→ Information provided
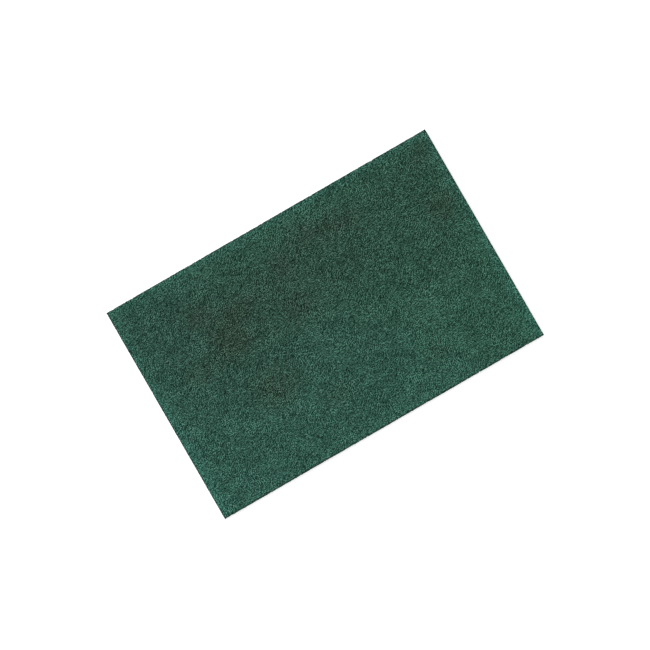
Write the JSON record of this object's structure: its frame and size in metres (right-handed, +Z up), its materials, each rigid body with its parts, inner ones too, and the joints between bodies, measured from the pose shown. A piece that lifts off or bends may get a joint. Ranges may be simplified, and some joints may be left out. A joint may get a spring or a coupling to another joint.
{
  "type": "nylon scouring pad",
  "caption": "Flat rectangular scouring pad of green non-woven nylon web with square-cut edges, for hand scrubbing.",
  "frame": {"origin": "middle of the underside, in the plane of the fibre tips that the pad rests on", "axes": "+Z up through the thickness, +X along the long side, +Y along the short side"},
  "size_m": [0.23, 0.149, 0.006],
  "materials": {
    "nylon_web": "matt, open tangle of resin-bonded crimped fibres, bottle green with browner patches"
  },
  "bodies": {
    "root": {"scouring_pad": "nylon_web"}
  },
  "joints": []
}
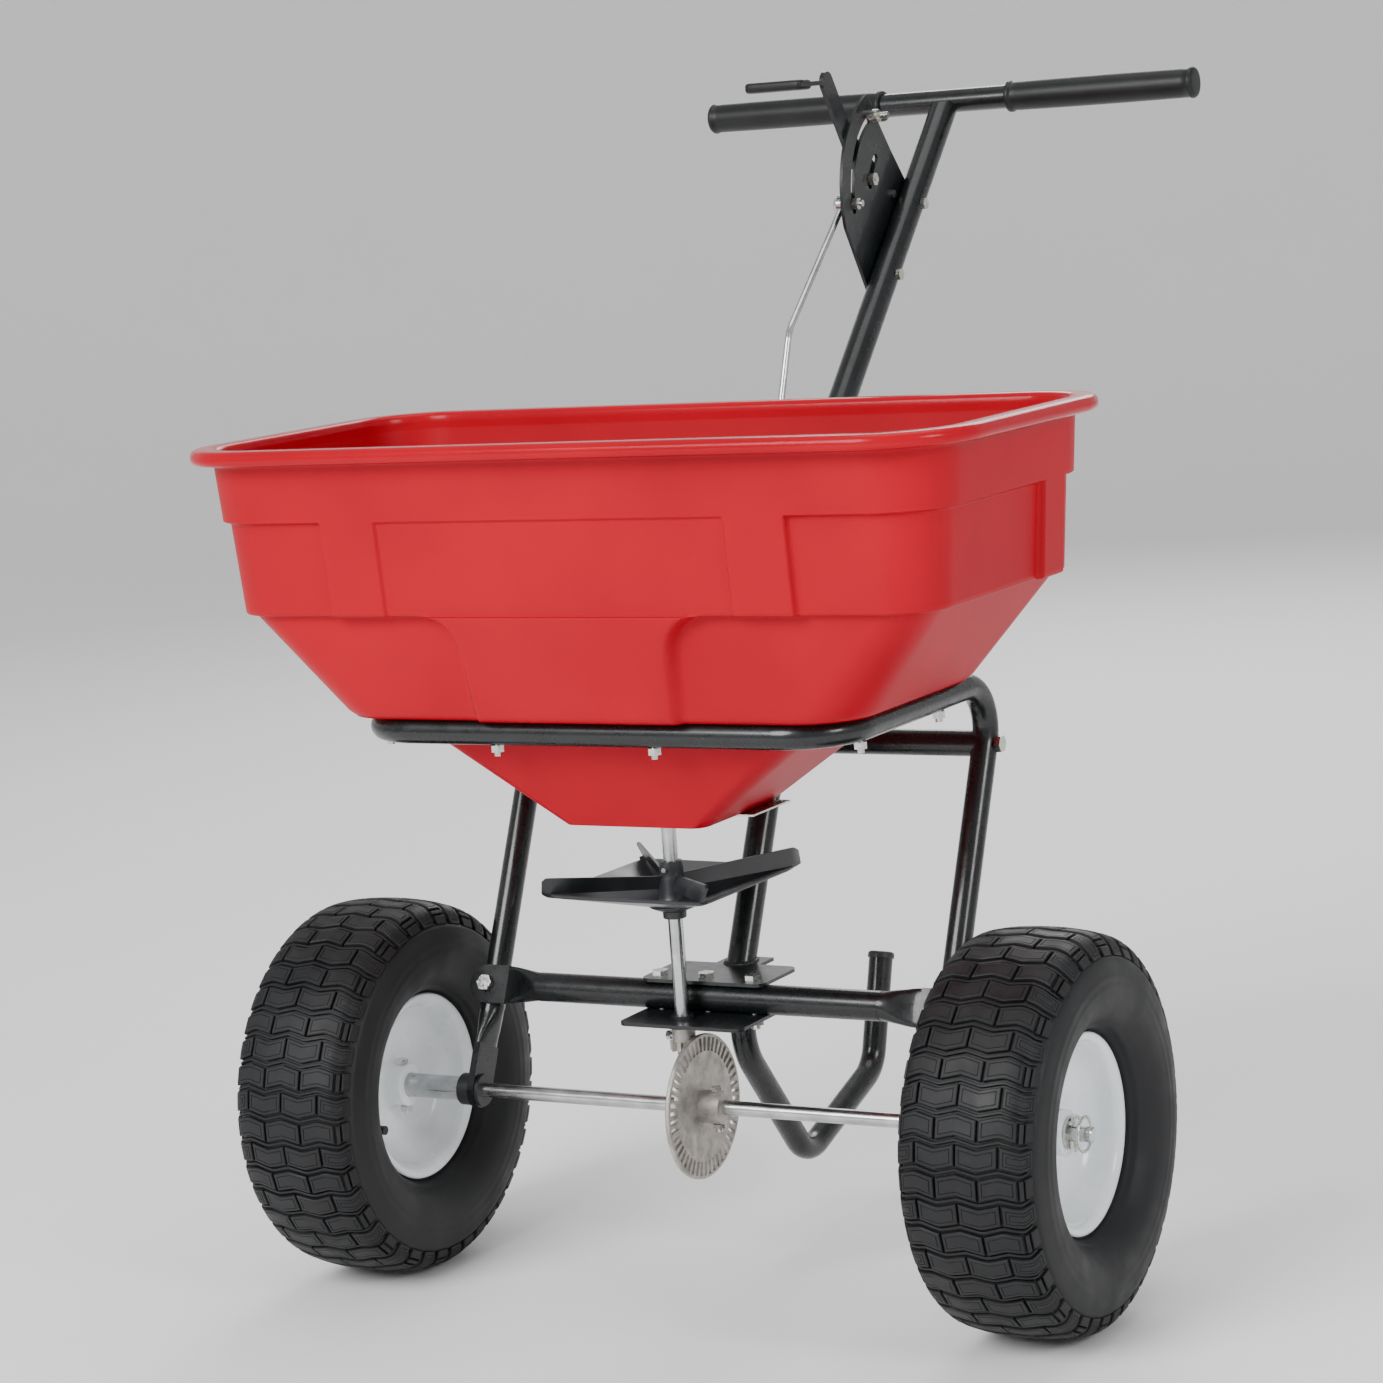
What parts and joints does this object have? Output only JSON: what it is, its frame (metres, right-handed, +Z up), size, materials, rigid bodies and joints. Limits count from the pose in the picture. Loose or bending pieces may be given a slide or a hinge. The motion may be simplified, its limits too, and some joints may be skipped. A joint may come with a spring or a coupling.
{
  "type": "garden spreader",
  "caption": "Walk-behind broadcast spreader: moulded hopper on a bent tube frame, two pneumatic tyres, slotted drive disc, spinning impeller, sliding gate and hand lever.",
  "frame": {"origin": "on the ground under the middle of the whole object, in its working pose with the hopper level", "axes": "+X to the operator's right along the axle, +Y back towards the operator, +Z up"},
  "size_m": [0.7596, 0.8214, 1.025],
  "materials": {
    "hopper_red": "satin moulded polypropylene with a fine grain",
    "frame_black": "gloss black powder coat",
    "zinc": "bright zinc plate",
    "plate_steel": "zinc-plated sheet",
    "bright_steel": "bright drawn bar",
    "grip_vinyl": "matt vinyl",
    "black_plastic": "moulded nylon",
    "cast_gear": "as-cast alloy",
    "rim_white": "gloss white enamel",
    "white_plastic": "moulded nylon",
    "tyre_rubber": "matt black tyre rubber",
    "valve_rubber": "matt rubber",
    "sticker_yellow": "printed film without lettering"
  },
  "bodies": {
    "chassis": {"hopper": "hopper_red", "hopper_bolts": "zinc", "hopper_nuts": "zinc", "outlet_plate": "plate_steel", "outlet_screws": "zinc", "gate_guides": "plate_steel", "cradle_frame": "frame_black", "rear_cross_tube": "frame_black", "rear_cross_bolts": "zinc", "lower_crossbar": "frame_black", "crossbar_bolts": "zinc", "upper_clamp_plate": "frame_black", "lower_clamp_plate": "frame_black", "clamp_bolts": "zinc", "clamp_nuts": "zinc", "mast_tube": "frame_black", "mast_bracket": "frame_black", "mast_bracket_bolts": "zinc", "handlebar_tube": "frame_black", "grip_left": "grip_vinyl", "grip_right": "grip_vinyl", "stand_tube": "frame_black", "stand_end_cap": "grip_vinyl", "axle_bushing_left": "black_plastic", "axle_bushing_right": "black_plastic", "shaft_bearing_lower": "black_plastic", "shaft_bearing_upper": "black_plastic", "rate_plate": "frame_black", "rate_plate_bolts": "zinc", "pivot_bolt": "zinc"},
    "axle_set": {"axle": "bright_steel", "drive_gear": "cast_gear", "gear_drive_bolt": "zinc", "spacer_sleeve": "zinc", "right_spacer": "zinc", "wheel_drive_bolt": "zinc", "axle_washers": "zinc", "linch_pin": "zinc", "left_rim": "rim_white", "left_tyre": "tyre_rubber", "left_hub_bushes": "white_plastic", "left_valve": "valve_rubber", "left_rim_sticker": "sticker_yellow"},
    "right_wheel": {"right_rim": "rim_white", "right_tyre": "tyre_rubber", "right_hub_bushes": "white_plastic", "right_valve": "valve_rubber"},
    "spinner": {"spinner_shaft": "bright_steel", "impeller": "black_plastic", "shaft_pins": "zinc", "pinion": "cast_gear", "pinion_set_screw": "zinc"},
    "lever": {"lever_arm": "frame_black", "lever_pad": "grip_vinyl", "lever_guide_bolt": "zinc", "rod_pivot_bolt": "zinc"},
    "rod": {"control_rod": "bright_steel"},
    "gate": {"shutoff_gate": "plate_steel"},
    "rate_stop": {"rate_stop_bolt": "zinc", "rate_stop_wing_nut": "zinc"}
  },
  "joints": [
    {"name": "axle_spin", "type": "hinge", "parent": "chassis", "child": "axle_set", "pos_m": [0, -0.21169, 0.165], "axis": [1, 0, 0], "continuous": true},
    {"name": "right_wheel_spin", "type": "hinge", "parent": "chassis", "child": "right_wheel", "pos_m": [0.317, -0.21169, 0.165], "axis": [1, 0, 0], "continuous": true},
    {"name": "spinner_spin", "type": "hinge", "parent": "chassis", "child": "spinner", "pos_m": [-0.01, -0.21169, 0.339], "axis": [0, 0, 1], "continuous": true},
    {"name": "lever_pull", "type": "hinge", "parent": "chassis", "child": "lever", "pos_m": [-0.0202, 0.2923, 0.909], "axis": [-1, 0, 0], "range_deg": [0, 16]},
    {"name": "rod_swing", "type": "hinge", "parent": "lever", "child": "rod", "pos_m": [-0.0237, 0.21247, 0.90384], "axis": [1, 0, 0], "range_deg": [0, 21.27]},
    {"name": "gate_slide", "type": "slide", "parent": "chassis", "child": "gate", "axis": [0, 1, 0], "range_m": [0, 0.0442]},
    {"name": "rate_stop_set", "type": "hinge", "parent": "chassis", "child": "rate_stop", "pos_m": [-0.0127, 0.2923, 0.909], "axis": [-1, 0, 0], "range_deg": [-2.5, 3.5]}
  ],
  "couplings": [
    {"joint": "spinner_spin", "follows": "axle_spin", "ratio": -5.3333},
    {"joint": "rod_swing", "follows": "lever_pull", "ratio": 1.3167},
    {"joint": "gate_slide", "follows": "lever_pull", "m_per_rad": 0.1564}
  ]
}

→ Job
All of the data needs to be reproduced exactly, with no line missing.

→ Answer
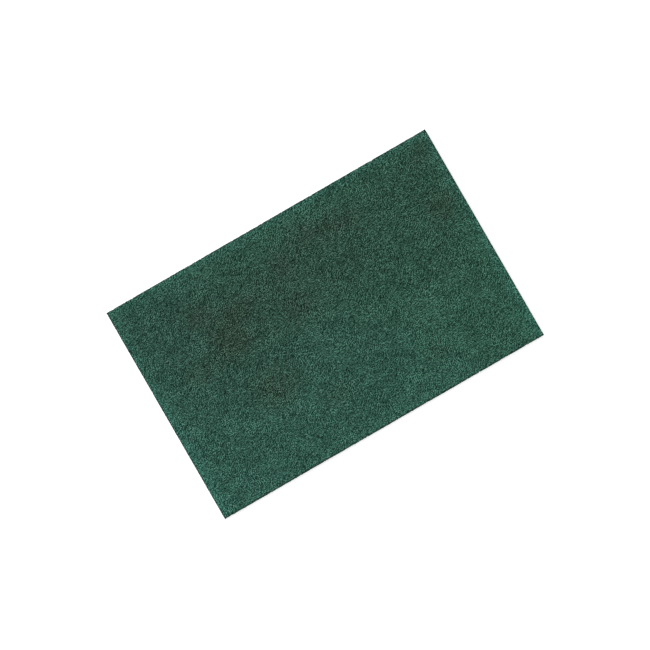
Write the JSON record of this object's structure: its frame and size in metres (right-handed, +Z up), its materials, each rigid body with its parts, inner ones too, and the joints between bodies, measured from the pose shown. A piece that lifts off or bends may get a joint. Ranges may be simplified, and some joints may be left out. A joint may get a spring or a coupling to another joint.
{
  "type": "nylon scouring pad",
  "caption": "Flat rectangular scouring pad of green non-woven nylon web with square-cut edges, for hand scrubbing.",
  "frame": {"origin": "middle of the underside, in the plane of the fibre tips that the pad rests on", "axes": "+Z up through the thickness, +X along the long side, +Y along the short side"},
  "size_m": [0.23, 0.149, 0.006],
  "materials": {
    "nylon_web": "matt, open tangle of resin-bonded crimped fibres, bottle green with browner patches"
  },
  "bodies": {
    "root": {"scouring_pad": "nylon_web"}
  },
  "joints": []
}
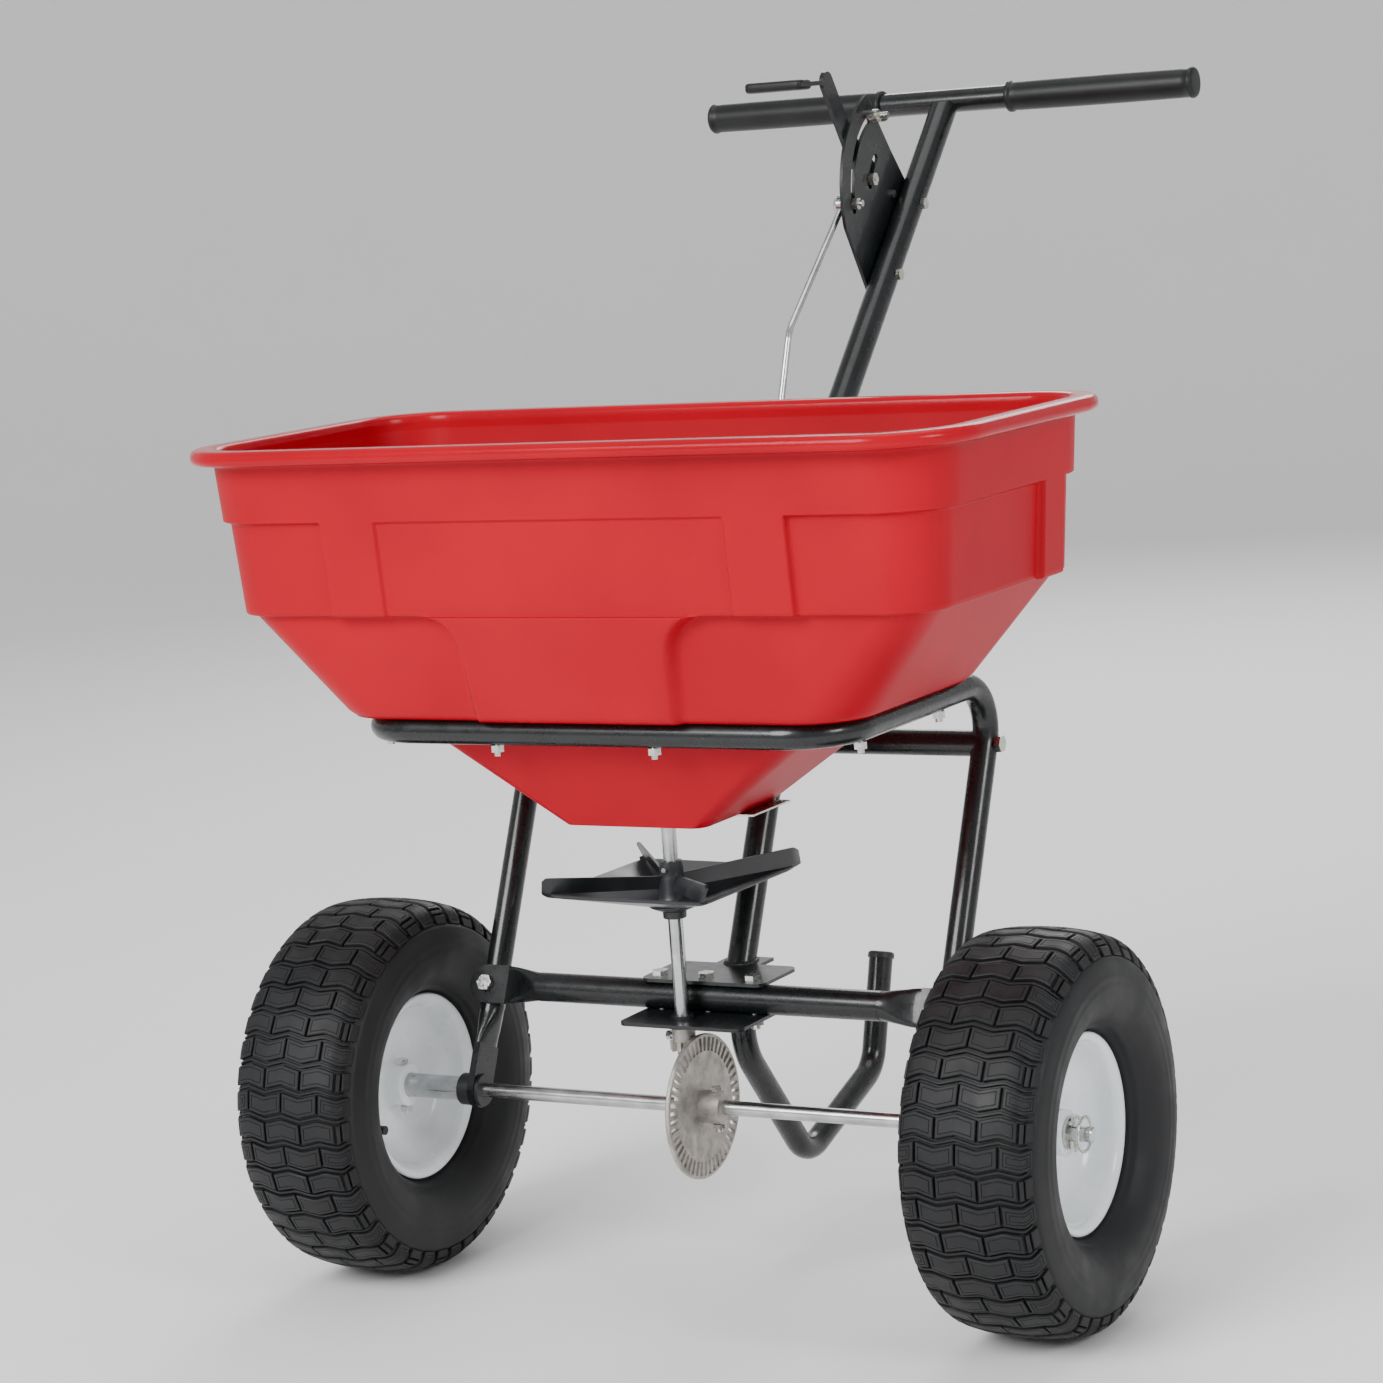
What parts and joints does this object have? Output only JSON: what it is, its frame (metres, right-handed, +Z up), size, materials, rigid bodies and joints. Limits count from the pose in the picture. Loose or bending pieces may be given a slide or a hinge. The motion may be simplified, its limits too, and some joints may be skipped. A joint may come with a spring or a coupling.
{
  "type": "garden spreader",
  "caption": "Walk-behind broadcast spreader: moulded hopper on a bent tube frame, two pneumatic tyres, slotted drive disc, spinning impeller, sliding gate and hand lever.",
  "frame": {"origin": "on the ground under the middle of the whole object, in its working pose with the hopper level", "axes": "+X to the operator's right along the axle, +Y back towards the operator, +Z up"},
  "size_m": [0.7596, 0.8214, 1.025],
  "materials": {
    "hopper_red": "satin moulded polypropylene with a fine grain",
    "frame_black": "gloss black powder coat",
    "zinc": "bright zinc plate",
    "plate_steel": "zinc-plated sheet",
    "bright_steel": "bright drawn bar",
    "grip_vinyl": "matt vinyl",
    "black_plastic": "moulded nylon",
    "cast_gear": "as-cast alloy",
    "rim_white": "gloss white enamel",
    "white_plastic": "moulded nylon",
    "tyre_rubber": "matt black tyre rubber",
    "valve_rubber": "matt rubber",
    "sticker_yellow": "printed film without lettering"
  },
  "bodies": {
    "chassis": {"hopper": "hopper_red", "hopper_bolts": "zinc", "hopper_nuts": "zinc", "outlet_plate": "plate_steel", "outlet_screws": "zinc", "gate_guides": "plate_steel", "cradle_frame": "frame_black", "rear_cross_tube": "frame_black", "rear_cross_bolts": "zinc", "lower_crossbar": "frame_black", "crossbar_bolts": "zinc", "upper_clamp_plate": "frame_black", "lower_clamp_plate": "frame_black", "clamp_bolts": "zinc", "clamp_nuts": "zinc", "mast_tube": "frame_black", "mast_bracket": "frame_black", "mast_bracket_bolts": "zinc", "handlebar_tube": "frame_black", "grip_left": "grip_vinyl", "grip_right": "grip_vinyl", "stand_tube": "frame_black", "stand_end_cap": "grip_vinyl", "axle_bushing_left": "black_plastic", "axle_bushing_right": "black_plastic", "shaft_bearing_lower": "black_plastic", "shaft_bearing_upper": "black_plastic", "rate_plate": "frame_black", "rate_plate_bolts": "zinc", "pivot_bolt": "zinc"},
    "axle_set": {"axle": "bright_steel", "drive_gear": "cast_gear", "gear_drive_bolt": "zinc", "spacer_sleeve": "zinc", "right_spacer": "zinc", "wheel_drive_bolt": "zinc", "axle_washers": "zinc", "linch_pin": "zinc", "left_rim": "rim_white", "left_tyre": "tyre_rubber", "left_hub_bushes": "white_plastic", "left_valve": "valve_rubber", "left_rim_sticker": "sticker_yellow"},
    "right_wheel": {"right_rim": "rim_white", "right_tyre": "tyre_rubber", "right_hub_bushes": "white_plastic", "right_valve": "valve_rubber"},
    "spinner": {"spinner_shaft": "bright_steel", "impeller": "black_plastic", "shaft_pins": "zinc", "pinion": "cast_gear", "pinion_set_screw": "zinc"},
    "lever": {"lever_arm": "frame_black", "lever_pad": "grip_vinyl", "lever_guide_bolt": "zinc", "rod_pivot_bolt": "zinc"},
    "rod": {"control_rod": "bright_steel"},
    "gate": {"shutoff_gate": "plate_steel"},
    "rate_stop": {"rate_stop_bolt": "zinc", "rate_stop_wing_nut": "zinc"}
  },
  "joints": [
    {"name": "axle_spin", "type": "hinge", "parent": "chassis", "child": "axle_set", "pos_m": [0, -0.21169, 0.165], "axis": [1, 0, 0], "continuous": true},
    {"name": "right_wheel_spin", "type": "hinge", "parent": "chassis", "child": "right_wheel", "pos_m": [0.317, -0.21169, 0.165], "axis": [1, 0, 0], "continuous": true},
    {"name": "spinner_spin", "type": "hinge", "parent": "chassis", "child": "spinner", "pos_m": [-0.01, -0.21169, 0.339], "axis": [0, 0, 1], "continuous": true},
    {"name": "lever_pull", "type": "hinge", "parent": "chassis", "child": "lever", "pos_m": [-0.0202, 0.2923, 0.909], "axis": [-1, 0, 0], "range_deg": [0, 16]},
    {"name": "rod_swing", "type": "hinge", "parent": "lever", "child": "rod", "pos_m": [-0.0237, 0.21247, 0.90384], "axis": [1, 0, 0], "range_deg": [0, 21.27]},
    {"name": "gate_slide", "type": "slide", "parent": "chassis", "child": "gate", "axis": [0, 1, 0], "range_m": [0, 0.0442]},
    {"name": "rate_stop_set", "type": "hinge", "parent": "chassis", "child": "rate_stop", "pos_m": [-0.0127, 0.2923, 0.909], "axis": [-1, 0, 0], "range_deg": [-2.5, 3.5]}
  ],
  "couplings": [
    {"joint": "spinner_spin", "follows": "axle_spin", "ratio": -5.3333},
    {"joint": "rod_swing", "follows": "lever_pull", "ratio": 1.3167},
    {"joint": "gate_slide", "follows": "lever_pull", "m_per_rad": 0.1564}
  ]
}